### What to produce
Print the first line of the material below and each line after it, exactly as written, ending with the line that contains "on a surface.".

### Given information
========================

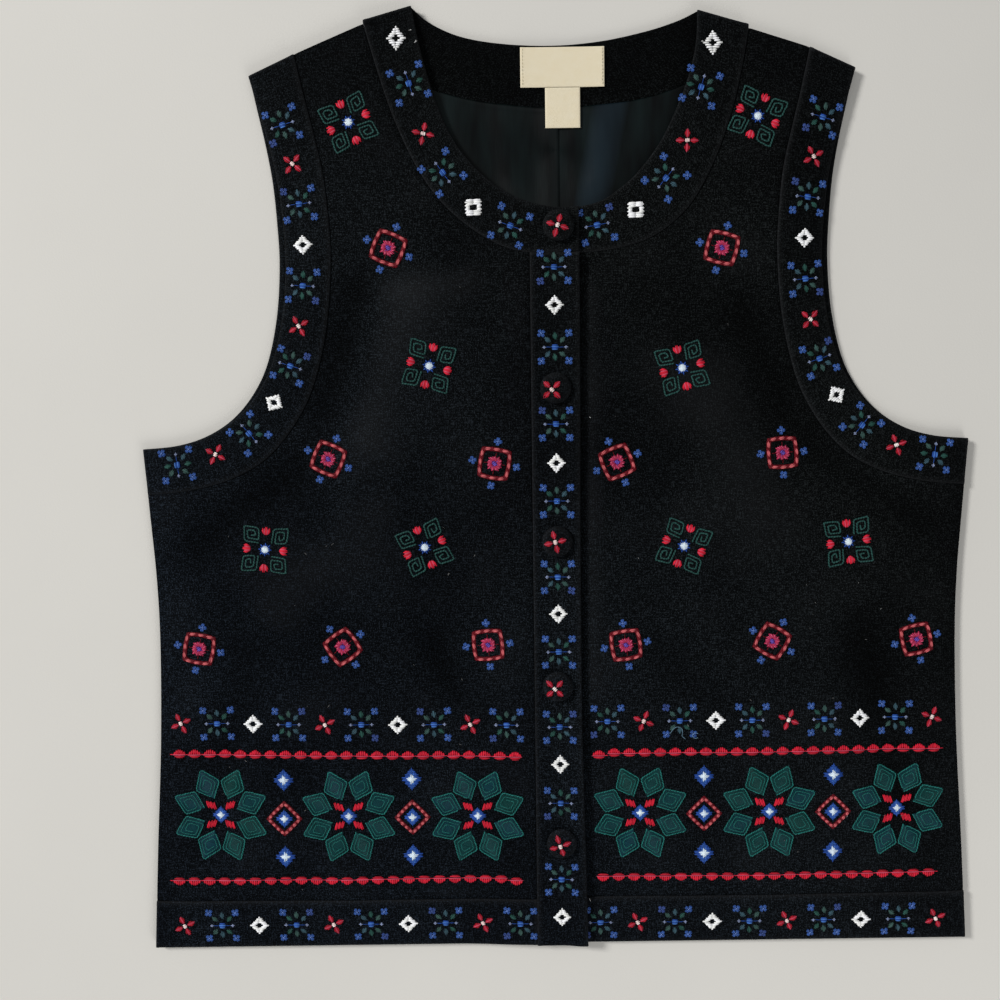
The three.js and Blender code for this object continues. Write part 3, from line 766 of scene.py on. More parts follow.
def lay(name, work, surface, material, seed=1):
    """Raised threads for a table of stitches on a surface.

    Each is a closed five-sided tube: its ring at t lies at the surface's height there, raised by
    its lift and its share of the arch, and both its ends dip to the cloth."""
    rng = np.random.default_rng(seed)
    count = len(work)
    start = work[:, X1 : Y1 + 1] + rng.normal(0, STRAY, (count, 2))
    end = work[:, X2 : Y2 + 1] + rng.normal(0, STRAY, (count, 2))
    width = work[:, WIDTH] * rng.uniform(*WIDTHS, count)
    way = end - start
    length = np.linalg.norm(way, axis=1)
    way /= length[:, None]
    across = np.stack([-way[:, 1], way[:, 0]], -1)
    t, wide, high = (RINGS[:, k][None, :] for k in range(3))
    middle = start[:, None] + (end - start)[:, None] * t[..., None]
    ground = surface(middle[..., 0], middle[..., 1])
    thick = width * FLATNESS
    arch = (work[:, ARCH] * np.minimum(1, length / SHORT))[:, None]
    level = ground + work[:, LIFT : LIFT + 1] + SEATING * thick[:, None] + arch * high
    angle = 2 * np.pi * np.arange(SIDES) / SIDES - np.pi / 2
    side = (width[:, None] / 2 * wide)[..., None] * np.cos(angle)
    rise = (thick[:, None] / 2 * wide)[..., None] * np.sin(angle)
    rings = np.concatenate([
        middle[:, :, None] + across[:, None, None] * side[..., None],
        (level[..., None] + rise)[..., None],
    ], -1)
    tips = []
    for end_place, ring in ((start, 0), (end, 2)):
        dip = level[:, ring] - END_DIP * thick - TIP_DIP * arch[:, 0] * RINGS[ring, 2]
        tips.append(np.column_stack([end_place, dip])[:, None])
    vertices = np.concatenate([rings.reshape(count, -1, 3), *tips], 1)
    each = vertices.shape[1]
    tube = grid_faces(3, SIDES, 0, closed=True)
    ring = np.arange(SIDES)
    low = np.stack([np.full(SIDES, each - 2), np.roll(ring, -1), ring], -1)
    high = np.stack([np.full(SIDES, each - 1), ring + 2 * SIDES, np.roll(ring, -1) + 2 * SIDES], -1)
    shift = (np.arange(count) * each)[:, None, None]
    faces = [(group + shift).reshape(-1, group.shape[1]) for group in (tube, low, high)]
    along = np.concatenate([np.repeat(RINGS[:, 0], SIDES), [0, 1]]) * length[:, None]
    girth = ROUND_THREAD * np.concatenate([np.tile(ring / SIDES, 3), [0, 0]]) + 0 * along
    shade = np.clip(work[:, TINT] * rng.uniform(*SHADES, (count, 1)), 0, 1)
    colour = np.repeat(np.hstack([shade, np.ones((count, 1))]), each, axis=0)
    uv = np.stack([along * MM, girth * MM], -1).reshape(-1, 2)
    return put_mesh(name, vertices.reshape(-1, 3), faces, material, uv=uv, colour=colour)


# ------------------------------------------------------------------ motifs, in millimetres

SNOW_REACH = {"placket": 7.9, "neck": 8.6, "band": 8.1}  # across to a snowflake's small flowers
DIAMOND = {"placket": (10.2, 10.8), "neck": (10.6, 13.6), "band": (11.0, 10.6)}  # width and height
SQUARE_SIDE = 8.9
# Blue diamonds: width, height and size of the star in the middle
BURST = {"alone": (12.0, 12.8, 5.2), "ringed": (10.0, 10.2, 4.4), "flower": (10.0, 9.6, 4.2)}
# Rings: radius at the sides, power of the norm that shapes them and ovals along a side
RING = {"square": (12.1, 1.18, 3), "diamond": (10.8, 1.06, 4)}
HOLE_HALF = 1.9  # of the hole in a white diamond or square
PAST_MIDDLE = -0.3  # a stitch without a hole starts here, over the middle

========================

### Result for this task
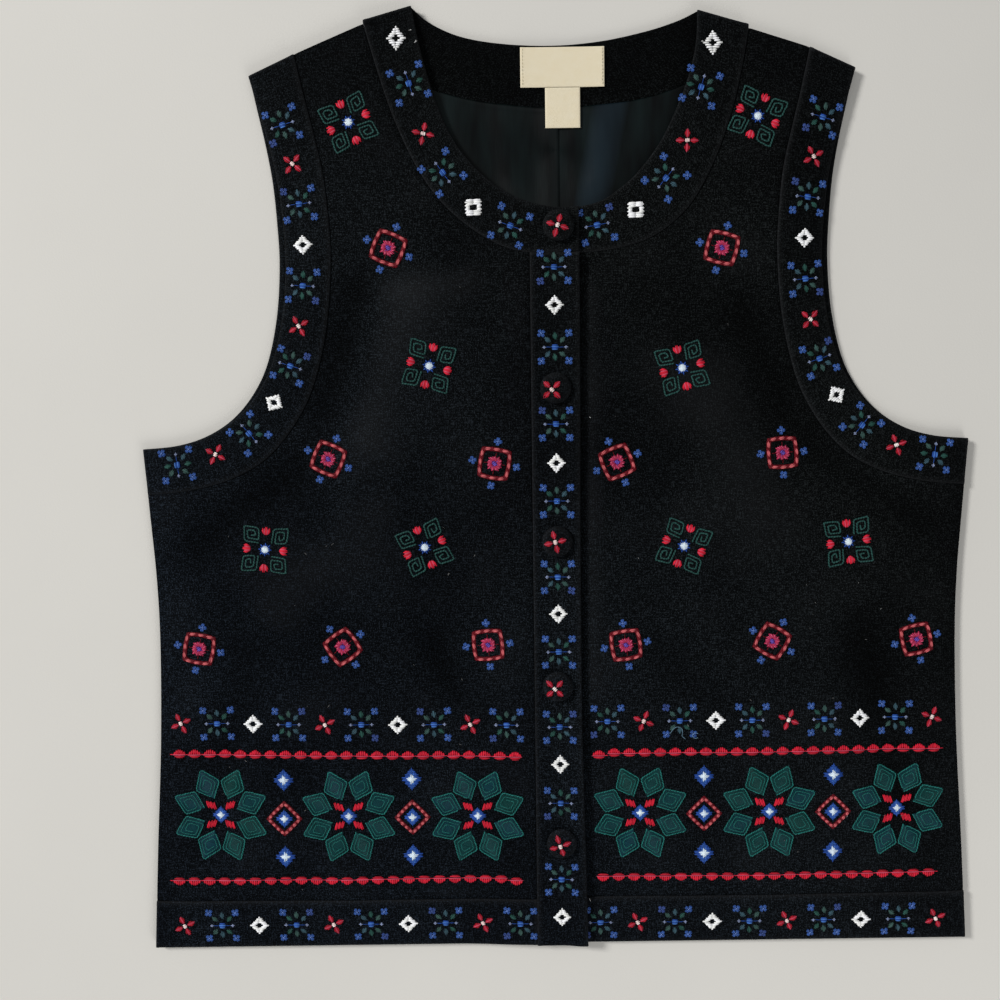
The three.js and Blender code for this object continues. Write part 3, from line 766 of scene.py on. More parts follow.
def lay(name, work, surface, material, seed=1):
    """Raised threads for a table of stitches on a surface.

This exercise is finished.